### REQUEST
Beginning with the first line of the data below, reproduce every line unchanged, ending with the line that holds "effects: the shared node groups.".

### MATERIAL SHOWN
###

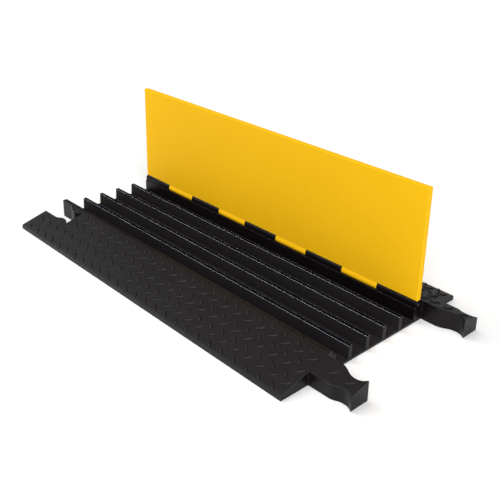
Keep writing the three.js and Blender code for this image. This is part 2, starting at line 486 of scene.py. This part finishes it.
@dataclass(frozen=True)
class CastFinish:
    """Cast polyurethane in one colour, with its cloudiness, grain, and worn edges painted
    lighter, partly as a painted highlight.
    """

    name: str
    base: Colour
    cloud: Colour
    rubbed_and_highlight: Colour
    roughness: float
    rub_and_highlight_roughness: float
    wave: float
    specular: float
    speck_share: float
    roughness_swing: float = 0.05
    grain: float = 0.3
    cloud_scale: float = 6.0
    cloud_range: Point = (0.35, 0.68)
    fine_scale: float = 60.0
    fine_range: Point = (0.3, 0.7)
    rub_and_highlight_strength: float = 1.0
    rub_and_highlight_break_up: float = 0.5

    def build(self, effects: EffectLibrary) -> bpy.types.Material:
        """Makes the material.

        Args:
            effects: the shared node groups.

        Returns:
            The material, with its Principled shader linked.
        """
        material, sheet = new_material(self.name)
        mottle = sheet.add("ShaderNodeGroup", node_tree=effects.mottle,
                           Cloud_Scale=self.cloud_scale, Fine_Scale=self.fine_scale)
        edge = sheet.add("ShaderNodeGroup", node_tree=effects.worn_edge_and_highlight,
                         Strength=self.rub_and_highlight_strength, Break_Up=self.rub_and_highlight_break_up)
        skin = sheet.add("ShaderNodeGroup", node_tree=effects.skin, Grain=self.grain,
                         Wave=self.wave)
        clouds = sheet.remap(mottle.outputs["Cloud"], self.cloud_range)
        body = sheet.add("ShaderNodeMix", data_type="RGBA", in0=clouds,
                         in6=(*self.base, 1.0), in7=(*self.cloud, 1.0))
        specks = sheet.add("ShaderNodeMath", operation="MULTIPLY",
                           in0=mottle.outputs["Specks"], in1=self.speck_share)
        # Specks and marked edges take the lighter colour: the specks are random tone, the edges
        # are worn and painted highlight.
        wear_and_highlight = sheet.add("ShaderNodeMath", operation="MAXIMUM", use_clamp=True,
                         in0=edge.outputs["Mask"], in1=specks.outputs["Value"])
        colour = sheet.add("ShaderNodeMix", data_type="RGBA", in0=wear_and_highlight.outputs["Value"],
                           in6=body.outputs[2], in7=(*self.rubbed_and_highlight, 1.0))
        swing = sheet.remap(mottle.outputs["Fine"], self.fine_range,
                            (self.roughness - self.roughness_swing,
                             self.roughness + self.roughness_swing))
        rough = sheet.add("ShaderNodeMix", data_type="FLOAT", in0=wear_and_highlight.outputs["Value"],
                          in2=swing, in3=self.rub_and_highlight_roughness)
        shader = sheet.add("ShaderNodeBsdfPrincipled", Base_Color=colour.outputs[2],
                           Roughness=rough.outputs[0], Normal=skin.outputs["Normal"])
        shader.inputs["Specular IOR Level"].default_value = self.specular
        sheet.add("ShaderNodeOutputMaterial", Surface=shader.outputs["BSDF"])
        return material


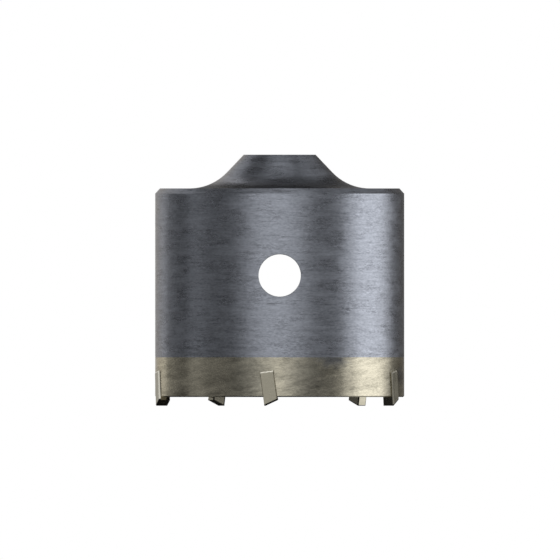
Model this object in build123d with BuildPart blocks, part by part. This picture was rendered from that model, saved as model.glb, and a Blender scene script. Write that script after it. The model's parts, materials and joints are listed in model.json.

###

### SOLUTION FOR THIS TASK
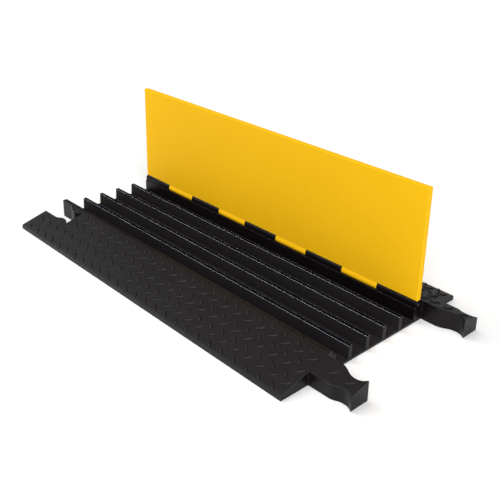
Keep writing the three.js and Blender code for this image. This is part 2, starting at line 486 of scene.py. This part finishes it.
@dataclass(frozen=True)
class CastFinish:
    """Cast polyurethane in one colour, with its cloudiness, grain, and worn edges painted
    lighter, partly as a painted highlight.
    """

    name: str
    base: Colour
    cloud: Colour
    rubbed_and_highlight: Colour
    roughness: float
    rub_and_highlight_roughness: float
    wave: float
    specular: float
    speck_share: float
    roughness_swing: float = 0.05
    grain: float = 0.3
    cloud_scale: float = 6.0
    cloud_range: Point = (0.35, 0.68)
    fine_scale: float = 60.0
    fine_range: Point = (0.3, 0.7)
    rub_and_highlight_strength: float = 1.0
    rub_and_highlight_break_up: float = 0.5

    def build(self, effects: EffectLibrary) -> bpy.types.Material:
        """Makes the material.

        Args:
            effects: the shared node groups.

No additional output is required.